Il faut noter qu’en 2021, l’Algérie a connu la sécheresse et donc un manque de ressources hydriques qui a empêché la croissance de la production des céréales. Mais il ne faut pas se leurrer, il ne s’agit pas de l’unique raison à cette décroissance de la production céréalière. Dans la série des instructions du chef de l’Etat à l’issue de cet exposé, nous retrouvons, en effet, quelques ingrédients pour inverser la tendance. Le président de la République appelle le gouvernement à agir en vue de multiplier la production en réorientant les efforts dans le secteur agricole dans le Sud. Ces régions s’apprêtent à l’agriculture intensive du fait de la possibilité de disposer de grandes surfaces agricoles et des richesses hydriques au sud-est au sud-ouest, à savoir l’immense nappe aquifère. Mais il s’agit de ne pas gaspiller ces eaux souterraines, en clair, systématiser le goutte-à-goutte. Ce qui n’est pas une mince affaire. Il convient de rappeler que le Sud connaît le phénomène de surconsommation d’eau pour les besoins agricoles au moment où le nord du pays connaît une rareté de l’eau.
La bataille des rendements
Autre ingrédient, gagner la bataille des rendements. En ce sens, le chef de l’Etat appelle aussi à une exploitation optimale des superficies agricoles en vue d’augmenter les rendements. Il somme le gouvernement d’agir pour encourager les professionnels du secteur à utiliser les technologies de pointe utilisées dans les pays développés et de recourir aux drones pour évaluer avec précision les capacités agricoles.
La question des rendements est ainsi cruciale en matière de production agricole tant l’Algérie peine à atteindre un rendement moyen de 30 à 40 quintaux par hectare de céréale contre 60 à 80 quintaux par hectare en moyenne dans les pays développés. Les contraintes pour atteindre ces niveaux de production restent la qualité de la semence, le respect des itinéraires techniques, l’utilisation adéquate des engrais.

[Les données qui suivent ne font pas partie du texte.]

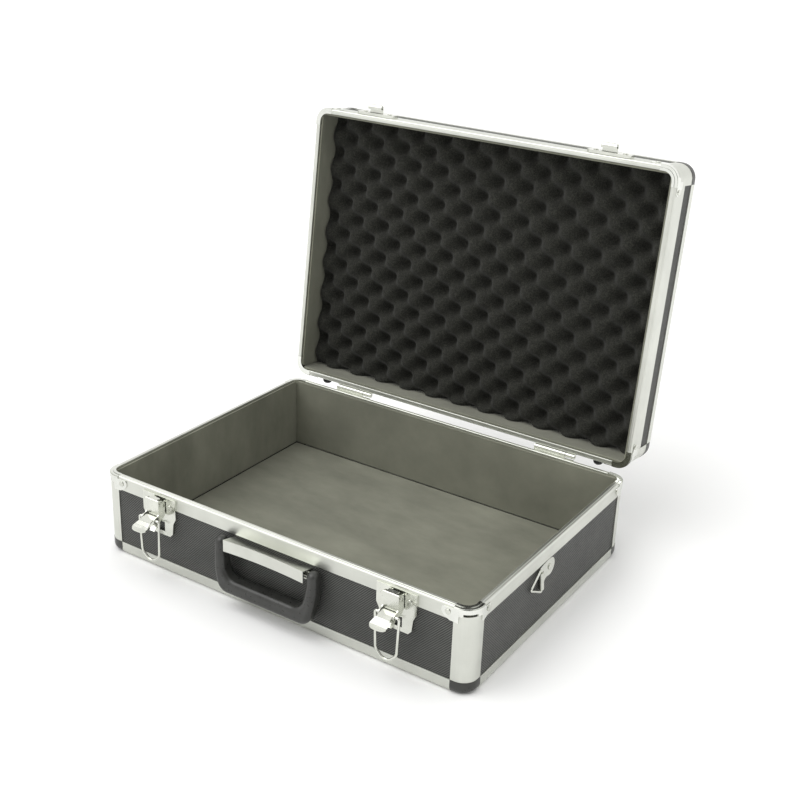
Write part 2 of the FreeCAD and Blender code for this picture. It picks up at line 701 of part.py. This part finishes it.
def build_lid():
    shell = half_shell(LID_H, LID_BAND)
    names = {"face_board": "lid_panel_top", "edges": "lid_edge_rails", "posts": "lid_corner_posts",
             "moulded": "lid_moulded_corners", "steel": "lid_steel_corners",
             "lining": "lid_wall_lining"}
    for key, name in names.items():
        save(name, lid_open(lid_closed(shell[key])))
    for side, board in shell["boards"].items():
        save("lid_panel_" + side, lid_open(lid_closed(board)))
    for side, rim in shell["rims"].items():
        save("lid_rim_" + side, lid_open(lid_closed(rim)))
    foam = outline_block(LINING_OUT + 0.5, BOARD_OUT + 0.3, 34.0)
    save("lid_foam_pad", lid_open(lid_closed(foam)))
    rivets = [lid_closed(shape) for shape in corner_rivets(LID_H)]
    for x in (-HINGE_X, HINGE_X):
        rivets += hinge_rivets(x, HINGE_Z + 11.0)
    for x in (-LATCH_X, LATCH_X):
        for dx in (-17.0, 17.0):
            position = V(x + dx, -HALF_D - CATCH_DEPTH, 103.8)
            rivets.append(rivet(position, V(0, -1, 0), 2.8, 0.9))
    save("lid_rivets", lid_open(Part.makeCompound(rivets)))
    feet = [foot(x, 106.5) for x in (-187.5, 187.5)]
    save("lid_rubber_feet", lid_open(Part.makeCompound(feet)))
    for name, x in (("left", -LATCH_X), ("right", LATCH_X)):
        save("lid_catch_" + name, lid_open(lid_catch(x)))
    for name, x in (("left", -HINGE_X), ("right", HINGE_X)):
        save("hinge_lid_leaf_" + name, lid_open(hinge_lid_leaf(x)))


def build_fittings():
    for name, x in (("left", -LATCH_X), ("right", LATCH_X)):
        save("latch_plate_" + name, latch_plate(x))
        save("latch_pin_" + name, lever_pin(x))
        save("latch_lever_" + name, lever_body(x))
        save("latch_bail_" + name, bail(x))
    for name, x in (("left", -HINGE_X), ("right", HINGE_X)):
        save("hinge_base_leaf_" + name, hinge_base_leaf(x))
    save("hinge_pins", Part.makeCompound([hinge_pin(-HINGE_X), hinge_pin(HINGE_X)]))
    save("handle_cover", handle_cover())
    save("handle_rod", handle_rod())
    save("handle_brackets", handle_brackets())
    save("handle", handle())
    plate = ring_plate()
    save("ring_plate_right", plate)
    save("ring_plate_left", mirror_x(plate))
    loop = side_ring()
    save("side_ring_right", loop)
    save("side_ring_left", mirror_x(loop))


build_base()
build_lid()
build_fittings()
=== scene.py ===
import json
import math

import bpy
import bmesh
from mathutils import Matrix, Vector


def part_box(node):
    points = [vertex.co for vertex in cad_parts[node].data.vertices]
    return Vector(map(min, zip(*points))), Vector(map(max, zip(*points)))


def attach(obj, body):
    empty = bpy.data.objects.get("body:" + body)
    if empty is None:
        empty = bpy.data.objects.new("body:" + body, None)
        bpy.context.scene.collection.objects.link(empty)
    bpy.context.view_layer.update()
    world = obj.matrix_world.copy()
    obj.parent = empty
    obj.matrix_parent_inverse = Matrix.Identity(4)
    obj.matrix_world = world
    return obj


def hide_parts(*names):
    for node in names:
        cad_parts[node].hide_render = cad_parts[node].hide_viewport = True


# The looks of an open aluminium attache case: materials for the CAD pieces, and new meshes for
# the ribbed panel skins, the fabric-covered boards and the egg-crate foam.

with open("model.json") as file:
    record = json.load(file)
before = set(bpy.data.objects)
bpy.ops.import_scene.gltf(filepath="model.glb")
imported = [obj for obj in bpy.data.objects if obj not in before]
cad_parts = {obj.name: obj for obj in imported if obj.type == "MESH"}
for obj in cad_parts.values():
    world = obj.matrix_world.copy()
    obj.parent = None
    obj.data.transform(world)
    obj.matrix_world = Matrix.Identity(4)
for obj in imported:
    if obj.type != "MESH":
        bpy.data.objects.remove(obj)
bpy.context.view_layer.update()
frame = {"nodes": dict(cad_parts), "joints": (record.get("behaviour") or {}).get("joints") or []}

# Sizes in metres, as in the CAD.
MM = 0.001
HALF_W, HALF_D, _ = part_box("base_corner_posts")[1]
BASE_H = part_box("base_rim_front")[1].z
LID_H = 58 * MM
CLOSED_TOP = BASE_H + 0.3 * MM + LID_H    # a thin gap stays between the closed rims
BAND_BASE = 15.8 * MM                     # height of the rim's outer band
BAND_LID = 25.5 * MM
RAIL_W = 13.7 * MM                        # edge extrusions round the flat faces
POST_W = 20.5 * MM
PANEL_IN = 1.2 * MM                       # the panels sit this far inside the frame's outer face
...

Quant aux viandes rouges, le chef de l’Etat somme également le gouvernement de renforcer la production. Là, l’insuffisante offre est encouragée par la flambée et/ou la rareté des aliments du bétail. Dans ce chapitre, l’Algérie est également dépendante de l’importation de cheptels bovins. L’abattage s’effectue en Algérie, ce qui permet d’atténuer le déséquilibre entre l’offre et la demande, mais pas de régler le problème de l’insuffisance de l’offre. Ce qui se répercute sur les prix de la viande rouge qui connaît une flambée des prix actuellement avec une hausse de 200 à 300 dinars par kilogramme.
La désorganisation des circuits de distribution et un nombre insuffisant de marchés de gros pour la viande rouge encouragent ces cycliques hausses des prix obligeant la majorité des ménages à s’orienter vers la consommation de viande blanche ou à s’abstenir de protéines animales. C’est également la pénurie de lait en sachet et les dysfonctionnements dans la distribution de ce produit qui semble justifier la décision du chef de l’Etat portant réalisation d’une nouvelle usine de production de lait à Alger d’une capacité d’1 million de litres/jour. Une méga usine donc puisque la laiterie de Birkhadem, la principale laiterie de la capitale avec une capacité de 400 000 litres/jour n’arrive pas à couvrir la totalité des besoins de la wilaya d’Alger. La question est de savoir si cette nouvelle usine sera alimentée avec de la poudre de lait importée. Si c’est le cas, cela va accentuer la dépendance de l’Algérie à la poudre de lait importée. Quant à la production locale de lait, elle n’arrive pas à couvrir les besoins. Elle est moins recherchée par les laiteries en raison de son prix.
Tout cela invite à un débat avec des spécialistes pour parvenir à des mesures adéquates pour booster la production de viande rouge et de lait collecté localement, sans quoi il est vain d’atteindre la sécurité alimentaire attendue. N’omettons pas enfin de signaler que la problématique de la sécurité alimentaire en Algérie est liée également à un changement de mode de consommation alimentaire, du blé dur produit davantage en Algérie au lieu du blé tendre, de la diminution de la consommation de pain et de sucre pour un régime alimentaire plus sain ainsi que la substitution partielle de la viande rouge par d’autres protéines animales.